Each State House district should have about 175,000 residents. District lines can’t discriminate on the basis of race or ethnicity. With a massive influx of new residents in Florida, especially the Tampa Bay area, redistricting has gotten even more complicated and the current maps reflect that.

“In the city of Tampa, we are going to let a Black community darn near in half,” Hart said. “And then we’re going to pick up the Blacks over in South St. Pete to create that minority access.”

Hart says water is considered contiguous in the drawing of maps. That’s how some current maps could potentially combine Black communities in Tampa and St.

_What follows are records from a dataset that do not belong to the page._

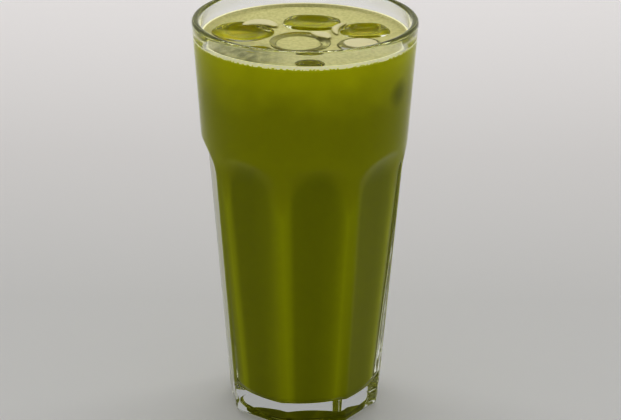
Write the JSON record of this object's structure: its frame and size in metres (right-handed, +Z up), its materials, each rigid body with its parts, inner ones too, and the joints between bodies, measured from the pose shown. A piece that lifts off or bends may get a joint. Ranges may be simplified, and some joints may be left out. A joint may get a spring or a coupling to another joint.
{
  "type": "iced matcha latte in a tall glass",
  "caption": "Tall clear tumbler with flat panels ending in arches, filled with iced green matcha latte, pale foam and melting ice.",
  "frame": {"origin": "centre of the base, on the surface that the glass stands on", "axes": "+Z up along the glass's axis, -Y towards the viewer of the picture, +X to the viewer's right"},
  "size_m": [0.0878, 0.0878, 0.1624],
  "materials": {
    "clear_glass": "clear pressed glass, smooth and bright, with softly rounded panel edges",
    "matcha_drink": "opaque olive green liquid, wet and smooth",
    "pale_foam": "pale yellow-green froth of fine bubbles",
    "wet_ice": "clear melting ice, wet and rounded, tinted by the drink around it"
  },
  "bodies": {
    "root": {"glass": "clear_glass", "drink": "matcha_drink", "foam": "pale_foam", "foam_in_middle_ice": "pale_foam", "foam_on_front_right_ice": "pale_foam", "ice_middle": "wet_ice", "ice_left": "wet_ice", "ice_back": "wet_ice", "ice_right": "wet_ice", "ice_front_right": "wet_ice", "ice_front_left": "wet_ice", "ice_front": "wet_ice"}
  },
  "joints": []
}
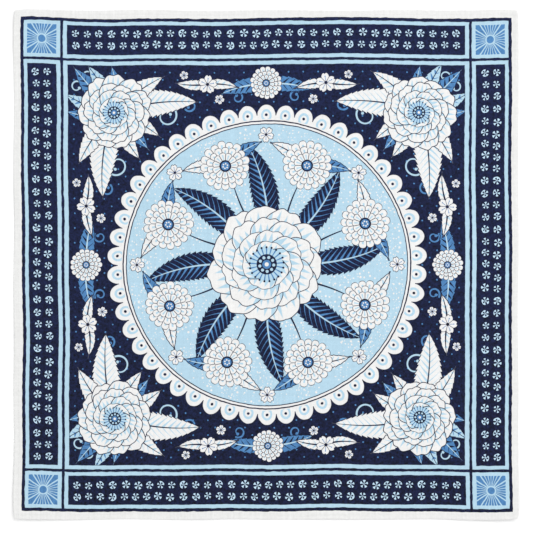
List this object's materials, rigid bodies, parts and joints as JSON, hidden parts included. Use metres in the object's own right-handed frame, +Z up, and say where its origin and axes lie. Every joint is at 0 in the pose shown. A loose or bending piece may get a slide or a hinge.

Pete into one district. 

District communities could be combined

“St. Pete doesn’t want to come to Tampa to meet with their representatives or vice versa,” Hart said. “They’d like to have a representative in the same area, just as the people in Tampa, in that particular district, would like to have their very own representative.”

District numbers do change, Hart says, and that isn’t cause for concern. But what does matters is how counties are kept intact and how communities are maintained.

“The issue is how are lines drawn,” Hart said. “And whether or not cities are kept whole, and whether or not counties are kept whole as they draw the various boundary lines.”

This week the Florida Legislature begins its regular session. Hart says residents should watch the redistricting subcommittee’s meeting next Tuesday at 4 in the afternoon on the Florida Channel. She also encourages citizens to give feedback on proposed maps at visit floridaredistricting.gov.